Nike recently discontinued Nike Fuel bands and fired a bunch of related staff. However, President and CEO Mark Parker said the company still plans to be a part of wearables going forward through partnerships to create more reach for the existing Fuel system. Does this mean that Nike is out of the fitness tracking wristband business? Is Nike going to concentrate on software and apps and let others figure out the hardware? Or, does it mean that fitness tracking wristbands were a fad? Nike may stand for excellence in sports and fitness, but Nike Fuel did not stand for excellence in fitness tracking technology. Its unique combination of hardware and software was an experiment in fitness tracking, but Fuel points were an arbitrary metric that helped you accomplish nothing. It may be a sign that fitness tracking wristbands a fad, but the Quantified Self movement – of which fitness tracking wristbands are only one small part – is going to be here for long while. So get ready: this is just the beginning.
Wearables
Japanese watchmaker Yamasa Tokei had a cool idea: a small wearable device that uses the natural motions of your body to keep track of how many steps you take. Tokei called his device the Manpo-Kei, roughly translated as “10,000-step meter.” That was almost 50 years ago.

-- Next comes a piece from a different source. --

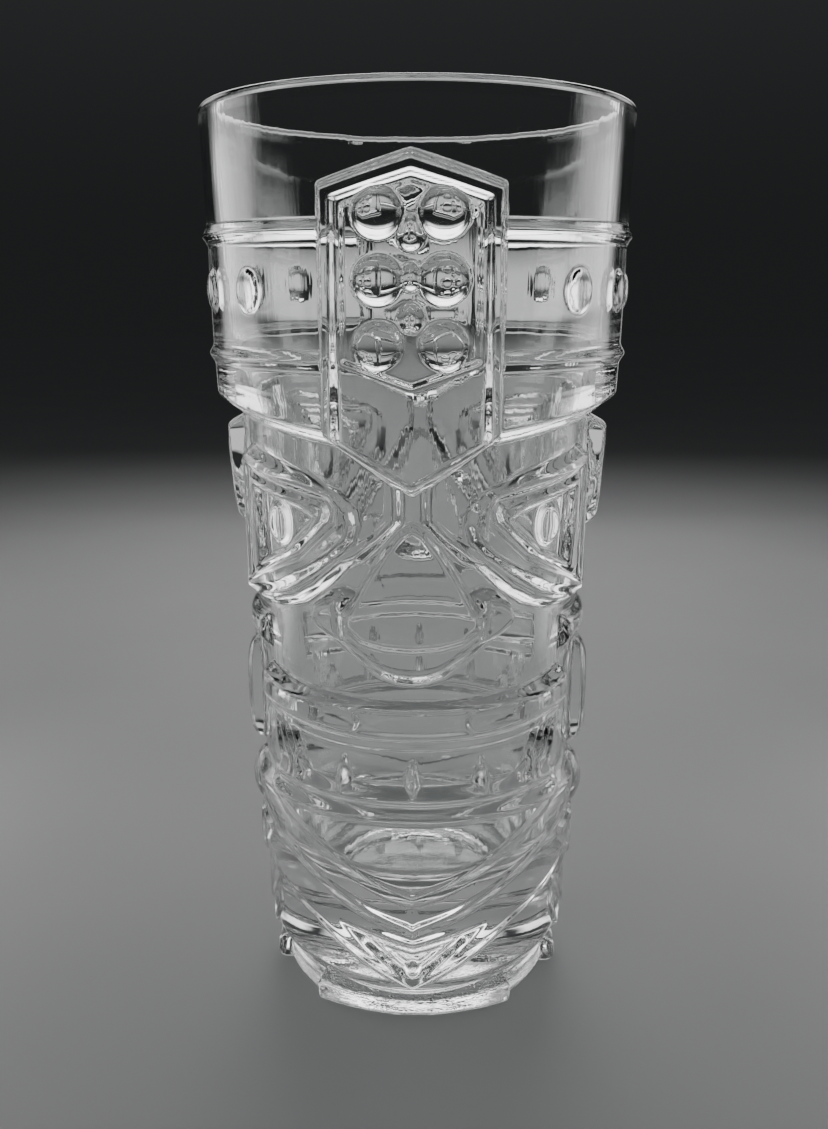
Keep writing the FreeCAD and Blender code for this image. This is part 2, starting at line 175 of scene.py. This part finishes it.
def softened(wall, step_s, step_z, sigma):
    """The wall with its edges rounded; each end of a row meets its own mirror image."""
    for axis, step in ((0, step_z), (1, step_s)):
        reach = int(math.ceil(3 * sigma / step))
        offsets = np.arange(-reach, reach + 1)
        weights = np.exp(-0.5 * (offsets * step / sigma) ** 2)
        weights /= weights.sum()
        pad = [(0, 0), (0, 0)]
        pad[axis] = (reach, reach)
        padded = np.pad(wall, pad, mode="reflect" if axis else "edge")
        count = wall.shape[axis]
        wall = sum(
            w * np.take(padded, range(i, i + count), axis=axis) for i, w in enumerate(weights)
        )
    return wall


# ------------------------------------------------------------------ the glass, bottom to top
def foot(wall, turn, z):
    """A low foot: broad bars front and back and narrower ones at the sides."""
    front_out, front_swell, front_end = 27.3, 2.0, 41
    side_out, side_limit, side_start = 29.0, 29.8, 74
    neck, between = 26.4, 27.2
    rounding, over = 1.5, 1.3
    x, y = np.sin(turn), np.cos(turn)
    degrees = np.degrees(turn)
    front_bar = np.where(degrees < front_end, front_out / np.maximum(y, 0.1), 0)
    front_bar = np.minimum(front_bar, front_out + front_swell * (degrees / front_end) ** 2)
    side_bar = np.minimum(side_out / np.maximum(x, 0.1), side_limit)
    side_bar = np.where(degrees > side_start, side_bar, 0)
    reach = np.maximum(np.maximum(front_bar, side_bar), between)
    top = FOOT_TOP - 0.5 * np.abs(degrees - 45) / 45
    below = np.clip((rounding - z) / rounding, 0, 1)
    above = np.clip((z - top + rounding) / rounding, 0, 1.6)
    shape = reach - rounding * (1 - np.sqrt(1 - below**2)) - over * above**2
    return np.where(z < FOOT_TOP + 1.2, np.maximum(shape, neck), wall)


def beard(wall, s, z):
    """Three layers, each coming to a point over the next, with a keel and a small stud."""
    tip = across_middle([(0, 7.4), (10, 12.6), (20, 19.0), (32.4, 27.5), (32.8, 40), (0, 40)],
                        FACE_ARC, s, z)
    field = across_middle([(0, 10.0), (15.2, 22.0), (8.4, 20.6), (0, 18.4)], FACE_ARC, s, z)
    middle = across_middle([(0, 19.8), (9, 23.2), (16.5, 27.2), (25.5, 33.0), (31.5, 39.0),
                            (32.6, 46), (0, 46)], FACE_ARC, s, z)
    chin = across_middle([(0, 26.8), (5.6, 28.9), (11, 31.6), (18.2, 35.8), (23.4, 39.4),
                          (28.0, 44.0), (29.2, 47.5), (0, 47.5)], FACE_ARC, s, z)
    wall = plate(wall, tip, level=31.3, bevel=1.5)
    wall = ridge_along(wall, tip, inset=1.7, half_width=0.7, rise=0.35)
    wall = sunk(wall, field, level=30.0, bevel=1.3)
    wall = ridge_along(wall, field, inset=1.9, half_width=0.55, rise=0.45)
    wall = ridge_along(wall, field, inset=3.2, half_width=0.45, rise=0.45)
    stud = oval(s, z, centre=(0, 12.9), half_wide=1.5, half_high=1.5)
    wall = domed(wall, stud, base=30.2, rise=1.0)
    wall = plate(wall, middle, level=32.4, bevel=1.9)
    wall = ridge_along(wall, middle, inset=2.6, half_width=0.8, rise=0.3)
    keel_low, keel_top, fade, keel_half = 20.2, 27.5, 1.5, 0.9
    keel_length = np.clip((keel_top - z) / fade, 0, 1) * np.clip((z - keel_low) / fade, 0, 1)
    wall = wall + 0.5 * np.clip(1 - s / keel_half, 0, 1) * keel_length
    wall = plate(wall, chin, level=33.5, bevel=2.3)
    wall = ridge_along(wall, chin, inset=2.8, half_width=0.6, rise=0.35)
    return wall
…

The problem is that, since then, the pitch for fitness trackers has barely changed. The curtailing of Nike’s Fuelband highlights the problem when wearable tech doesn’t offer enough that’s new to justify its existence. Keeping track of your steps in an app or getting a badge when you reach a goal might not be enough to justify the purchase of a new piece of hardware, or more importantly to really change your habits for the better. The real power of wearables is more likely to lie not in the devices themselves but in the underlying software layer that integrates your own activity with data from other, seemingly disparate sources.